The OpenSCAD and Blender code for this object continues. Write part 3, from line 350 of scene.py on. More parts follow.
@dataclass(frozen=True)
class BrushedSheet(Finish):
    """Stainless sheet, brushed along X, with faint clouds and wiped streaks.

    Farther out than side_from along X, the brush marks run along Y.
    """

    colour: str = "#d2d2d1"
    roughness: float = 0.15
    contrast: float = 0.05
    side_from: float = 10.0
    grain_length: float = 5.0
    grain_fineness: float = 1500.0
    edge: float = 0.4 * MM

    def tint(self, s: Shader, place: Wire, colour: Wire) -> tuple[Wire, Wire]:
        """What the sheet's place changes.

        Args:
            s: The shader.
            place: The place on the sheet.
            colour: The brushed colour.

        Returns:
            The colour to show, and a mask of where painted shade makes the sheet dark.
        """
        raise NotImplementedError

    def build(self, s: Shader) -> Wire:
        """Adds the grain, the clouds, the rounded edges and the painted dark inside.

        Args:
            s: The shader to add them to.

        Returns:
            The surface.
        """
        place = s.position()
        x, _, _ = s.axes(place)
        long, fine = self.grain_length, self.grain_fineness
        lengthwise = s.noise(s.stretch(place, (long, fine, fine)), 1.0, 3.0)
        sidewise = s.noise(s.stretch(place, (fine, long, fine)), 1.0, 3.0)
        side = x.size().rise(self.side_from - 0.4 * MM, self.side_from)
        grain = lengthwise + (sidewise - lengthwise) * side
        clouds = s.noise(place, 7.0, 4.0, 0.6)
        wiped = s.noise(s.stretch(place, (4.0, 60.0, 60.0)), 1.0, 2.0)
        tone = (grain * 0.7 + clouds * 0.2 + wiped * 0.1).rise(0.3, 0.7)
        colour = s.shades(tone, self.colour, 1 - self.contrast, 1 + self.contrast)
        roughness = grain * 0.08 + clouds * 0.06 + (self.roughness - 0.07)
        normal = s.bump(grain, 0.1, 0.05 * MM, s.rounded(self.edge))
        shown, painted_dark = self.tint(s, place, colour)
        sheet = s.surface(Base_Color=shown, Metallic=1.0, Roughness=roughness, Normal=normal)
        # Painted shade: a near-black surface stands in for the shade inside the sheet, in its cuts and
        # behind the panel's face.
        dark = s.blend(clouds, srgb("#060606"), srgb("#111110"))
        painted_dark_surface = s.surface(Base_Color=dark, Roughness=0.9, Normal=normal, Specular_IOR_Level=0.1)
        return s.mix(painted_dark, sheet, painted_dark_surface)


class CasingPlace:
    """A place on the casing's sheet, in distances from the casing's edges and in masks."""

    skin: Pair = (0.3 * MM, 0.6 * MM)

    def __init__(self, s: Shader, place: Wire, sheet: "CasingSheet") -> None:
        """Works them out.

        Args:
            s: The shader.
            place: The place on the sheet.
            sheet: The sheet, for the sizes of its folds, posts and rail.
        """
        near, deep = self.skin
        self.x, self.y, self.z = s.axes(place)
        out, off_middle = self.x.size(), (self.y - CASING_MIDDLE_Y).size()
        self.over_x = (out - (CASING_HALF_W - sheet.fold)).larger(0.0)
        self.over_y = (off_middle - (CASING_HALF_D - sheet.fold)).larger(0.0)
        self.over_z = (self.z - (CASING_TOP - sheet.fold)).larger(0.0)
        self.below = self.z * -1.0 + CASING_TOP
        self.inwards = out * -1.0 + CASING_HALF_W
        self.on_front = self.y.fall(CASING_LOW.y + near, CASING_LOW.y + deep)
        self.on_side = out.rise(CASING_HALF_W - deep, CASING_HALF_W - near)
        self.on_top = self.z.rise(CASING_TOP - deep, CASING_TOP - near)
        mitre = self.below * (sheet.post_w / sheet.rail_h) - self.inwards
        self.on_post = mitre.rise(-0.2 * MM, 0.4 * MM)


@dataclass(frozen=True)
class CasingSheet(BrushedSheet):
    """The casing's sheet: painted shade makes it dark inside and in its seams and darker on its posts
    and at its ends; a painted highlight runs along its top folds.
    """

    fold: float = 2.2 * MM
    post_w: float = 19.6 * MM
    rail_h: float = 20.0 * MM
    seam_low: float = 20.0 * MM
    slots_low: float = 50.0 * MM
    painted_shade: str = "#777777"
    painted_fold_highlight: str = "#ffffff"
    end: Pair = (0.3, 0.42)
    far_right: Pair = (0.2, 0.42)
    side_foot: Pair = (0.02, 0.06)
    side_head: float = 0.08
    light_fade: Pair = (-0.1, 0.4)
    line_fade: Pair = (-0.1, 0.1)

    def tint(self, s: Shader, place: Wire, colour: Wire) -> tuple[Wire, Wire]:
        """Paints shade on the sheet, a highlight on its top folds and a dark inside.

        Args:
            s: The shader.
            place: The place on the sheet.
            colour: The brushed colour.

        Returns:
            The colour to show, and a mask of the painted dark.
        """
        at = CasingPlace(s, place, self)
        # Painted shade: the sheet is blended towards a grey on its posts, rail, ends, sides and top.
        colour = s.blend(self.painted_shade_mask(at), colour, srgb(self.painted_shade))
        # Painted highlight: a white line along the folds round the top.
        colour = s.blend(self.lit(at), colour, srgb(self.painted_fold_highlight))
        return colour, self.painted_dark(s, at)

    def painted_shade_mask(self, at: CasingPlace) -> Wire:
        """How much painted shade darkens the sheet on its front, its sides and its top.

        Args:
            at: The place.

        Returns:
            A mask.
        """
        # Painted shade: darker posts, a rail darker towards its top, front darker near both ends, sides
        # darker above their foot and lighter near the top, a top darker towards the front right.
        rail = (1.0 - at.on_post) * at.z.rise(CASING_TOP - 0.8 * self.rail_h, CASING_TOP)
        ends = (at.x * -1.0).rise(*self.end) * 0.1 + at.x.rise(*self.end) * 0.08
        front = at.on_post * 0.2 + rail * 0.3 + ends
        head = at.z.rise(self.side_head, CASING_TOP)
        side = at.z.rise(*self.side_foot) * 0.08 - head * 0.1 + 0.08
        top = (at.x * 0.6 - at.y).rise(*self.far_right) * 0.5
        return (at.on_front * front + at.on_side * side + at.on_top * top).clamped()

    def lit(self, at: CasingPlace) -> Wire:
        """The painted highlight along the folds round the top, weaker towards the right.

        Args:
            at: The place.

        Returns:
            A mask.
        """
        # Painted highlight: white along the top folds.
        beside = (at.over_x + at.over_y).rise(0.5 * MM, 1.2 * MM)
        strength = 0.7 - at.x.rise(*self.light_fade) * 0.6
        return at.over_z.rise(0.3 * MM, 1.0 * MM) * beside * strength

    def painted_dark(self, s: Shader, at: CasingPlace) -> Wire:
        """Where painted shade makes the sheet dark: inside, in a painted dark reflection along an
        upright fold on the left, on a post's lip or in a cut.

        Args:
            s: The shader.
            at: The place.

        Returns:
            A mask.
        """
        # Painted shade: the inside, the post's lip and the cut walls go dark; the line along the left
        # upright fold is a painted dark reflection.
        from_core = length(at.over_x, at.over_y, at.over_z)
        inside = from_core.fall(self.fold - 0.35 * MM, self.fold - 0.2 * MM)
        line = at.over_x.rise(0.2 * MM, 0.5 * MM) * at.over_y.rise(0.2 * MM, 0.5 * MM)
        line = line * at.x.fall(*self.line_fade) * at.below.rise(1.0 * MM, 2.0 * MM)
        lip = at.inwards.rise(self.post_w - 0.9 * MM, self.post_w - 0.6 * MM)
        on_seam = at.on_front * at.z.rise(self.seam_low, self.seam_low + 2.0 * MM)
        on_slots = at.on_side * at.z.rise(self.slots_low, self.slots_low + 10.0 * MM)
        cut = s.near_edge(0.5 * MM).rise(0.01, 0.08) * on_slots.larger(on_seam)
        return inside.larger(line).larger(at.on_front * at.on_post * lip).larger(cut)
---
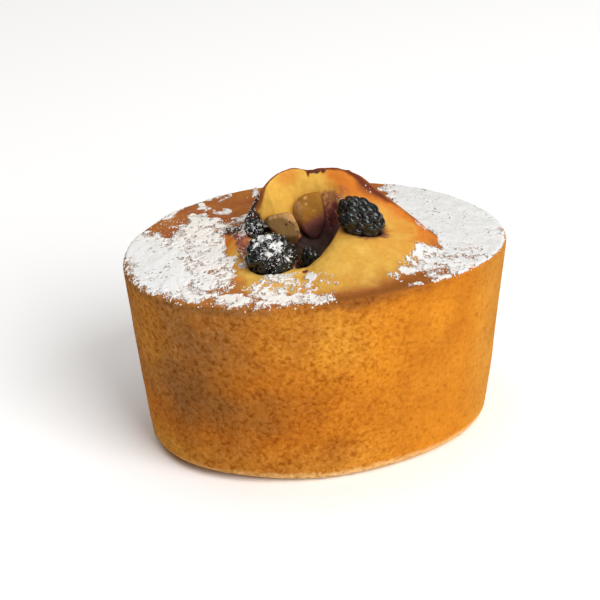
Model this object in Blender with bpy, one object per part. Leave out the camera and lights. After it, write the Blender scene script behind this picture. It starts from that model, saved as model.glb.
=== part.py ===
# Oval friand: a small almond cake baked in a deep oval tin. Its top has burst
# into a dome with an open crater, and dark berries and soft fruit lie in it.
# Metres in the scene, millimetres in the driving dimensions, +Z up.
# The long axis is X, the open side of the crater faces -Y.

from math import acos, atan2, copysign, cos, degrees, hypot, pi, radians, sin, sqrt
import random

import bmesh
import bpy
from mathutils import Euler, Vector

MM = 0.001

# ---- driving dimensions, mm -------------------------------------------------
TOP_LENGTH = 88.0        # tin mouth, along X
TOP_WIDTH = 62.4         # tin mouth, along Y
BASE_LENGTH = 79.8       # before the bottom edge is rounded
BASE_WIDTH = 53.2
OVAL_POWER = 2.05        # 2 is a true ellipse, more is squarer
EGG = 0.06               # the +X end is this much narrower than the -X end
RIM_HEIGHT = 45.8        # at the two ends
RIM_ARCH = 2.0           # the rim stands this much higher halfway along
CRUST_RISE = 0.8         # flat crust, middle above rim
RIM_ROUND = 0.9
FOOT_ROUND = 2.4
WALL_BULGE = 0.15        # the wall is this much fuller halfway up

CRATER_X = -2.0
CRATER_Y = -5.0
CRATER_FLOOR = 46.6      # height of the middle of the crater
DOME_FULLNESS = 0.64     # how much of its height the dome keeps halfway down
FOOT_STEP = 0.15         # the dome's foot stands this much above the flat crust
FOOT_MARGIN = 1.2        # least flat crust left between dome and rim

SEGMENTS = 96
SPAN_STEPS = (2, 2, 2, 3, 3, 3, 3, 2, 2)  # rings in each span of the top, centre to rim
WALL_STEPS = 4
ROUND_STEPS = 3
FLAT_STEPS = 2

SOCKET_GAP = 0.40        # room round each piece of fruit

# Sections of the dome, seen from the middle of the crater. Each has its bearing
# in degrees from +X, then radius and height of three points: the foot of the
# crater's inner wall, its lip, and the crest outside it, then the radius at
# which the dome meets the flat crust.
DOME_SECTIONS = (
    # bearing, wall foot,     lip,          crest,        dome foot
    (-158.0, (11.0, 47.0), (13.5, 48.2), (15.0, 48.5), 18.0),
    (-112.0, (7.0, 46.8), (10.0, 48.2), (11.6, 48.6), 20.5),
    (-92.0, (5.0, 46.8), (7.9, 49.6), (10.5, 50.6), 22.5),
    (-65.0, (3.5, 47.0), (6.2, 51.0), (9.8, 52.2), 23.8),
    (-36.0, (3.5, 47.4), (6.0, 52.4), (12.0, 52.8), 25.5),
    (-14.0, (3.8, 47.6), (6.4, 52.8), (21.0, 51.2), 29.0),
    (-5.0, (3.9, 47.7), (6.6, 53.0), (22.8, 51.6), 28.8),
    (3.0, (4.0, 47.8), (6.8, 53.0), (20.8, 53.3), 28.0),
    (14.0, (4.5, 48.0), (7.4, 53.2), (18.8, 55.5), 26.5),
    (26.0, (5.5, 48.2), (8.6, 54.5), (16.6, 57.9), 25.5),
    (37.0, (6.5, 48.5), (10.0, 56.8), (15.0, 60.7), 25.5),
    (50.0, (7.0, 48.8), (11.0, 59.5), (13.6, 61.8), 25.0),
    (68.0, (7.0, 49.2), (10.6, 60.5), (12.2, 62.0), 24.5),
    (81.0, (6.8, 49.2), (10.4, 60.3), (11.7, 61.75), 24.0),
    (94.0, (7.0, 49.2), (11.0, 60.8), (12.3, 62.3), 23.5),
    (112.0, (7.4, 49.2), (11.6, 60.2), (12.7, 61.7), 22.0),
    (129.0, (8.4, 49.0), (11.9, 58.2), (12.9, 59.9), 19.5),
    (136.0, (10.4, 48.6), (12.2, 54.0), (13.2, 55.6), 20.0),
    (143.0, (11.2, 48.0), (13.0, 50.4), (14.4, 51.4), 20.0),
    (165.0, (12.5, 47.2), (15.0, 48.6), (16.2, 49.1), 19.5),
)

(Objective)
Your task is to transcribe only the lines from the line containing "The OpenSCAD and" through the line containing "s: The shader to add them to.", word for word.

(Output of the task)
The OpenSCAD and Blender code for this object continues. Write part 3, from line 350 of scene.py on. More parts follow.
@dataclass(frozen=True)
class BrushedSheet(Finish):
    """Stainless sheet, brushed along X, with faint clouds and wiped streaks.

    Farther out than side_from along X, the brush marks run along Y.
    """

    colour: str = "#d2d2d1"
    roughness: float = 0.15
    contrast: float = 0.05
    side_from: float = 10.0
    grain_length: float = 5.0
    grain_fineness: float = 1500.0
    edge: float = 0.4 * MM

    def tint(self, s: Shader, place: Wire, colour: Wire) -> tuple[Wire, Wire]:
        """What the sheet's place changes.

        Args:
            s: The shader.
            place: The place on the sheet.
            colour: The brushed colour.

        Returns:
            The colour to show, and a mask of where painted shade makes the sheet dark.
        """
        raise NotImplementedError

    def build(self, s: Shader) -> Wire:
        """Adds the grain, the clouds, the rounded edges and the painted dark inside.

        Args:
            s: The shader to add them to.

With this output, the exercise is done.